While there have been several RPG released on the PS2 to date, nothing has come close to the grandness of Dark Cloud. Even though some purists may find the interface a bit simplified, the innovative menu system is intuitive and allows players to concentrate on the action. What’s even better is that Dark Cloud’s innovative Georama system introduces a city building element to the game which makes the experience that much more immersive and enjoyable allowing players more control over the environments. This could have worked poorly but because the Georama system is so fully integrated into the storyline, the hybrid game works extremely well, making both elements of the game feel important and necessary.
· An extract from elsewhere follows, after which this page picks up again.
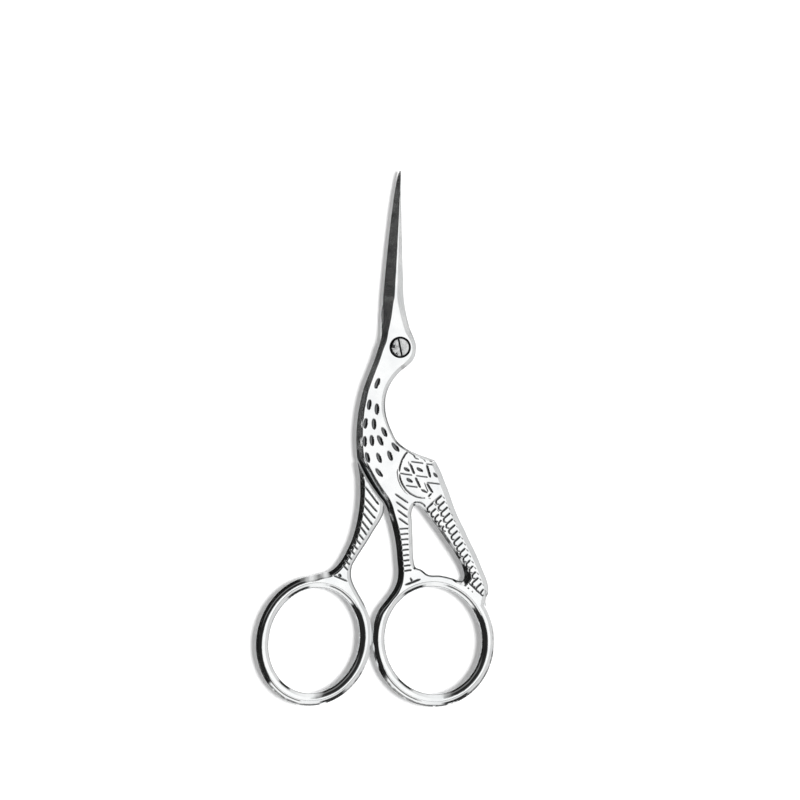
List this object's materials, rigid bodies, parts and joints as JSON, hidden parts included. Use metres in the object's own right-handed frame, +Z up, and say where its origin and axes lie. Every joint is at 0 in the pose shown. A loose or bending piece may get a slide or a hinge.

Dark Cloud’s evocative environments help to make the world more believable, and the seamless integration of its two different gameplay modes give the adventure a satisfying richness. The depth of its weapons and magic system is greatly appreciated and makes for a satisfyingly complex adventure. While Dark Cloud is a long, involving title that is quite time-consuming, it rewards players with a highly engrossing and satisfying play experience. Since the game is more action-oriented, Dark Cloud doesn’t wear out it’s welcome as a more traditional RPG of similar length might. It also doesn’t hurt that the graphics are impressive, rich and smooth or that the characters and storylines are appealing and interesting. Dark Cloud is easily the best RPG to appear on the PS2 so far, with superb visuals, engrossing gameplay and many innovations. For players who prefer the Zelda-style of RPG to the Final Fantasy type, Dark Cloud delivers a solidly entertaining experience that shouldn’t be missed.